**TASK PROMPT**
Among the lines below, keep only those from the one containing "make_base_cover()" through the one containing "obj.parent = empty", and reproduce them exactly.

**SOURCE MATERIAL**

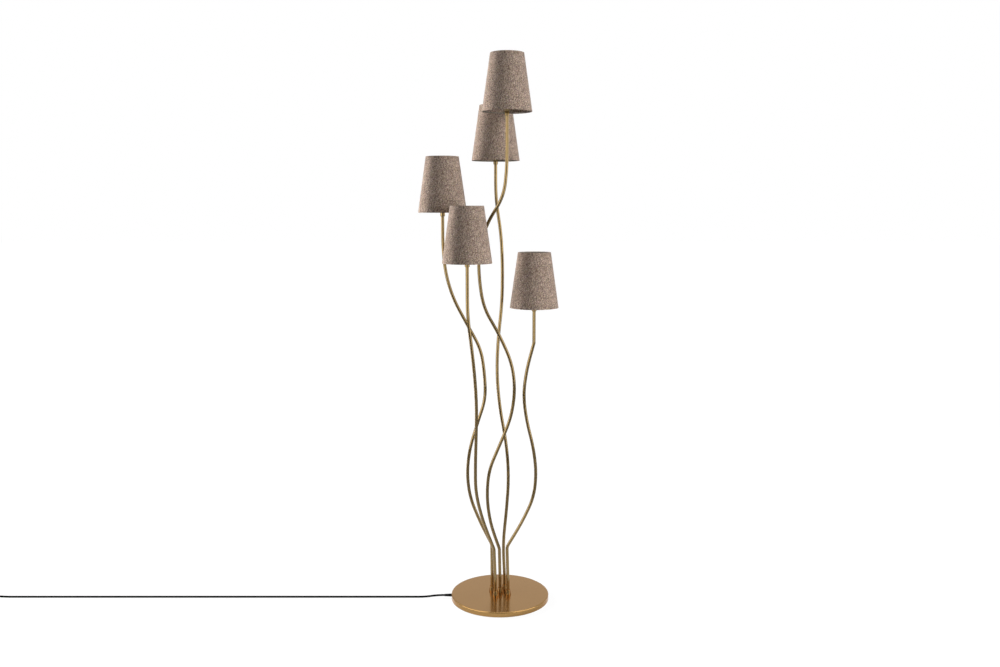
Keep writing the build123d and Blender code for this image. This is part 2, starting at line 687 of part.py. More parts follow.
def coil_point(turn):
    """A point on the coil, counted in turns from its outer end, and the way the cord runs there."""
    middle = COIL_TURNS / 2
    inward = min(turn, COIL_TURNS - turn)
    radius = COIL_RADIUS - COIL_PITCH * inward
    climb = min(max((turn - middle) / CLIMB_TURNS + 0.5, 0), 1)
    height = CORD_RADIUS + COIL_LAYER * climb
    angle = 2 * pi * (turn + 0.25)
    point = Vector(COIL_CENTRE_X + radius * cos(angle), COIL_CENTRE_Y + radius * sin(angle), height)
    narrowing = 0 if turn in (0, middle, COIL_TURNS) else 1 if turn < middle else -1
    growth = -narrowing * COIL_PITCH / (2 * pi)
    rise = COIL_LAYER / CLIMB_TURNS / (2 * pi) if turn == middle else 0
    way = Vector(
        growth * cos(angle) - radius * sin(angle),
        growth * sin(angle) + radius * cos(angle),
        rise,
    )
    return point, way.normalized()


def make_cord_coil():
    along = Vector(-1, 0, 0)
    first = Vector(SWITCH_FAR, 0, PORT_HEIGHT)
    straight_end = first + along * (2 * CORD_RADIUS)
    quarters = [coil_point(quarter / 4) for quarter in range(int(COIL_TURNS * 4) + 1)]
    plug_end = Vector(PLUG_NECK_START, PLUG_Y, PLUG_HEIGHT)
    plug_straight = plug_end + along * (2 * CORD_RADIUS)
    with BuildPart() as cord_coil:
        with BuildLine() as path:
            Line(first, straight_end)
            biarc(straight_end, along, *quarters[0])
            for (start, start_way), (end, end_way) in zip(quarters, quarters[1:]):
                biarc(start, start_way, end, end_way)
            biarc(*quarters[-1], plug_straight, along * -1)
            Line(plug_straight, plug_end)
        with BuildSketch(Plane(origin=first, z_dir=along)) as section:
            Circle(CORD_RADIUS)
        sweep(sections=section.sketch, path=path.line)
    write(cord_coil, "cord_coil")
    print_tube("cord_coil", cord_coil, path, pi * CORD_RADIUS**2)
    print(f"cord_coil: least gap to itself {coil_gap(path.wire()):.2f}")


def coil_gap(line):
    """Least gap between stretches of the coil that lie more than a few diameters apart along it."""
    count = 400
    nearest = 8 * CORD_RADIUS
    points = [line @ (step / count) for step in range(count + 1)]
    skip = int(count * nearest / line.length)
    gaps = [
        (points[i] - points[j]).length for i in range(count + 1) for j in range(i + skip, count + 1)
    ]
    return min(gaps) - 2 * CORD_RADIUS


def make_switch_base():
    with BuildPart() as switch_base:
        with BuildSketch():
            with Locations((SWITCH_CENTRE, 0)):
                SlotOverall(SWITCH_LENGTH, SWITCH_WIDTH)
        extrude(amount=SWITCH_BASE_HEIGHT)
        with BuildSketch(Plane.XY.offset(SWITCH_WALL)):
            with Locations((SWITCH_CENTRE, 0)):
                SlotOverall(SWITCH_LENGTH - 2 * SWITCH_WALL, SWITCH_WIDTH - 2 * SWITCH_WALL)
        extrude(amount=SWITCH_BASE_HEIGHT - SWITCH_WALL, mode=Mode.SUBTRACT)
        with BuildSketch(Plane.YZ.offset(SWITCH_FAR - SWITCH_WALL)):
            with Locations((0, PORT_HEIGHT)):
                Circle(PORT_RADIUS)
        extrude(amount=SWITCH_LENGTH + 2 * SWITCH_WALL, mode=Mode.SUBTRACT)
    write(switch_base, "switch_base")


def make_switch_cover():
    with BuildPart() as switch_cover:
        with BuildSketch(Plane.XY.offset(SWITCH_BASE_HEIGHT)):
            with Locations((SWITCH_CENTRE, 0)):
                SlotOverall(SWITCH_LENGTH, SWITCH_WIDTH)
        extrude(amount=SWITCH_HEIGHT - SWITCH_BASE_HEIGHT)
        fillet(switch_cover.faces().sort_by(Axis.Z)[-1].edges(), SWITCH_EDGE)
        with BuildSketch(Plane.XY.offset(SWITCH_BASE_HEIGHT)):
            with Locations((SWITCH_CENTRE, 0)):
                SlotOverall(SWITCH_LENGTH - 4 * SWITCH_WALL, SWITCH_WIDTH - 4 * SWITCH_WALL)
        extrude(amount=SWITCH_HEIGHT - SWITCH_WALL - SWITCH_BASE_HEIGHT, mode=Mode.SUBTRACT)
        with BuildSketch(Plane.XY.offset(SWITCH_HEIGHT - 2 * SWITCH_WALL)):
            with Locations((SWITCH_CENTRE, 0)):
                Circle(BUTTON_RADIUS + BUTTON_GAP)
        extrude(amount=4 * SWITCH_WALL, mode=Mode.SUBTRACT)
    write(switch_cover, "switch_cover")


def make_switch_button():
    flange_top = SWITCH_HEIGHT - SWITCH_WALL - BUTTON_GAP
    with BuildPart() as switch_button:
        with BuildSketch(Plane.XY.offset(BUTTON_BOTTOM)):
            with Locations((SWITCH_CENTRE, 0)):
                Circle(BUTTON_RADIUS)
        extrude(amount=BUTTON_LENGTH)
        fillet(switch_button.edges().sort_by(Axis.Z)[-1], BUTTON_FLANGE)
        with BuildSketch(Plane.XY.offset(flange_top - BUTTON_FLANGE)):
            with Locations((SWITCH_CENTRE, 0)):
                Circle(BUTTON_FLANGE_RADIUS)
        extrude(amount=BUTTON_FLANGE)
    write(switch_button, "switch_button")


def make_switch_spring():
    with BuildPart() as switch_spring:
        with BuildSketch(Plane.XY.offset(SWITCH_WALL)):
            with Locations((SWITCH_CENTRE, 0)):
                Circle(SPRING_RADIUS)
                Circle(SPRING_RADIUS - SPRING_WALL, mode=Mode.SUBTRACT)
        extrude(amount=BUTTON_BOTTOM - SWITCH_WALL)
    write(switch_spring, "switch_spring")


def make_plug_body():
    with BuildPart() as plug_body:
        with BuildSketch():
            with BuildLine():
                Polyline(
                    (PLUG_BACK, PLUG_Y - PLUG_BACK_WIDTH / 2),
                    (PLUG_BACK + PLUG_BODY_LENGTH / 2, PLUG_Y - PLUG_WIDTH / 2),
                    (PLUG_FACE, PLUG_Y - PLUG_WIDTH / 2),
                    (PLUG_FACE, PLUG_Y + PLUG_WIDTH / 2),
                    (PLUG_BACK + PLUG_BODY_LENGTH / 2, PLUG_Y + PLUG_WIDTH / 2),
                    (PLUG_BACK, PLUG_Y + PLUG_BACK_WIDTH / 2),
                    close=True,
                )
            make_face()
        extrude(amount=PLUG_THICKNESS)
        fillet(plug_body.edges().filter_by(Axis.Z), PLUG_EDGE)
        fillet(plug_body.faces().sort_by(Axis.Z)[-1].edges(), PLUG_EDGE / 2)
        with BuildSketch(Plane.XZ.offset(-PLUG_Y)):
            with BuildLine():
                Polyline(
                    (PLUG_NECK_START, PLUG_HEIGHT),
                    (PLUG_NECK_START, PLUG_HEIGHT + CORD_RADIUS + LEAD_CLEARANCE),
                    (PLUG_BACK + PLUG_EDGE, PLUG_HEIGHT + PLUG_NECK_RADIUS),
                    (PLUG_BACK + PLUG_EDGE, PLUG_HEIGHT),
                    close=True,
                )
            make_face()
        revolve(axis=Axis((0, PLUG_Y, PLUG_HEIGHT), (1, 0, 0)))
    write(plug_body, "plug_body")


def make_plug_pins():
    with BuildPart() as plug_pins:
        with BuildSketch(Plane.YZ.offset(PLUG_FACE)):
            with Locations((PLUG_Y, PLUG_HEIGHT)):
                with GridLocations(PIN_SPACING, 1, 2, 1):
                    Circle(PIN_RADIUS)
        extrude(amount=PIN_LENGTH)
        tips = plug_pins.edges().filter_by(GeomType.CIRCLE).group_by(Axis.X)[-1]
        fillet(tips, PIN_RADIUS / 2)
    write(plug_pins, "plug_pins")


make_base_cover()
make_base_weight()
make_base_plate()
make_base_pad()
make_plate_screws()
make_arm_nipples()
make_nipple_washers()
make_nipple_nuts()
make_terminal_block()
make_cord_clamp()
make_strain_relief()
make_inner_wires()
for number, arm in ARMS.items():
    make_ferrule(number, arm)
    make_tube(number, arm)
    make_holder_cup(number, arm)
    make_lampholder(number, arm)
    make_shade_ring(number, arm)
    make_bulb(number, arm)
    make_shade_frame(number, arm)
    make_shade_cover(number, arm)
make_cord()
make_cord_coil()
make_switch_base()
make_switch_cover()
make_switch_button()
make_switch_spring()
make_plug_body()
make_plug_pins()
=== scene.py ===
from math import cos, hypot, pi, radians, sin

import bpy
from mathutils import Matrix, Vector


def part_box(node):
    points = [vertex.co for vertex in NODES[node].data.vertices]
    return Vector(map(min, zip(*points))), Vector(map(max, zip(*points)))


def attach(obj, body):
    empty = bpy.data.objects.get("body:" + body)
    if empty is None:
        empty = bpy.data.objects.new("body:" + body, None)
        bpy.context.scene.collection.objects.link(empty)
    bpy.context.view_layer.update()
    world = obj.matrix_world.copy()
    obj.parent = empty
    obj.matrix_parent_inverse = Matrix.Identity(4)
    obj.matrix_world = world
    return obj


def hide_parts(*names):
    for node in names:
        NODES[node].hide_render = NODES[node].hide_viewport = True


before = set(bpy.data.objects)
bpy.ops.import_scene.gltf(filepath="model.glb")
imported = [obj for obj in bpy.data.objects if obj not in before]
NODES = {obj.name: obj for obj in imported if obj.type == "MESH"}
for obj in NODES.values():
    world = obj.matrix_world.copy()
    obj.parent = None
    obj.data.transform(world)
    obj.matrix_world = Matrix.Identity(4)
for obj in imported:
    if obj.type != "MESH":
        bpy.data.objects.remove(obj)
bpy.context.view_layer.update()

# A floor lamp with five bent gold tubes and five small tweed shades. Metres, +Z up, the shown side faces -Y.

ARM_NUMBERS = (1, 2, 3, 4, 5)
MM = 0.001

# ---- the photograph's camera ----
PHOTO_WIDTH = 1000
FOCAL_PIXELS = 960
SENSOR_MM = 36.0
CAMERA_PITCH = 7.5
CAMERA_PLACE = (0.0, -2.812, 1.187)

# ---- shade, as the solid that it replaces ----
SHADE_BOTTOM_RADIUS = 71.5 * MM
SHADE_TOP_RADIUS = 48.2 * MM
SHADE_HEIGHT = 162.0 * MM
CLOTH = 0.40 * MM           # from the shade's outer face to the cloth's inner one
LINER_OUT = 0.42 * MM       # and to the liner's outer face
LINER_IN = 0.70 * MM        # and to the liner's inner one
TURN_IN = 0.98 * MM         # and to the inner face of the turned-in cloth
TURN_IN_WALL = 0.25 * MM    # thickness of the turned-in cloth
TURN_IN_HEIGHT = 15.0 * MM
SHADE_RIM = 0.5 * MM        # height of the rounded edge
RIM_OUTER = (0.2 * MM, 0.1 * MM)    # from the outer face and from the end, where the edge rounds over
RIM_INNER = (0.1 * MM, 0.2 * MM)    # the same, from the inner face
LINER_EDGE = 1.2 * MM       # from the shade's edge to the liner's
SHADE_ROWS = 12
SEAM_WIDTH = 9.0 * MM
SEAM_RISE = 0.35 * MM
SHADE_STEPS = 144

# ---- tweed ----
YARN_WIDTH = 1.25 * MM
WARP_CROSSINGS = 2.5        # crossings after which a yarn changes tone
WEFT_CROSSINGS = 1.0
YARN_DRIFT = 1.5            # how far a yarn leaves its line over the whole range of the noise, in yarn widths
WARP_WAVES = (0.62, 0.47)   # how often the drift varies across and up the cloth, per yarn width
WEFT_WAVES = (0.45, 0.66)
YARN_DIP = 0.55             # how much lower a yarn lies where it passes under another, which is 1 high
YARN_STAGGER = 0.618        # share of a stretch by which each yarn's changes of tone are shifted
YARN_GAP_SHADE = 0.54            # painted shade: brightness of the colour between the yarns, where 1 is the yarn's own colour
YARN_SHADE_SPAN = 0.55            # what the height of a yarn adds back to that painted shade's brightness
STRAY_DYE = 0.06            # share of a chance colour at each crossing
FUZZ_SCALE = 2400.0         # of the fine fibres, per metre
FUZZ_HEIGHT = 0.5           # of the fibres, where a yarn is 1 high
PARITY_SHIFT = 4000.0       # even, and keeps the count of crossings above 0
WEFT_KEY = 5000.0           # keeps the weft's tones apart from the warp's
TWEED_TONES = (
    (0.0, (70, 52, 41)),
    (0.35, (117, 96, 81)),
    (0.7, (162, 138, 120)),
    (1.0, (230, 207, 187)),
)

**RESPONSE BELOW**
make_base_cover()
make_base_weight()
make_base_plate()
make_base_pad()
make_plate_screws()
make_arm_nipples()
make_nipple_washers()
make_nipple_nuts()
make_terminal_block()
make_cord_clamp()
make_strain_relief()
make_inner_wires()
for number, arm in ARMS.items():
    make_ferrule(number, arm)
    make_tube(number, arm)
    make_holder_cup(number, arm)
    make_lampholder(number, arm)
    make_shade_ring(number, arm)
    make_bulb(number, arm)
    make_shade_frame(number, arm)
    make_shade_cover(number, arm)
make_cord()
make_cord_coil()
make_switch_base()
make_switch_cover()
make_switch_button()
make_switch_spring()
make_plug_body()
make_plug_pins()
=== scene.py ===
from math import cos, hypot, pi, radians, sin

import bpy
from mathutils import Matrix, Vector


def part_box(node):
    points = [vertex.co for vertex in NODES[node].data.vertices]
    return Vector(map(min, zip(*points))), Vector(map(max, zip(*points)))


def attach(obj, body):
    empty = bpy.data.objects.get("body:" + body)
    if empty is None:
        empty = bpy.data.objects.new("body:" + body, None)
        bpy.context.scene.collection.objects.link(empty)
    bpy.context.view_layer.update()
    world = obj.matrix_world.copy()
    obj.parent = empty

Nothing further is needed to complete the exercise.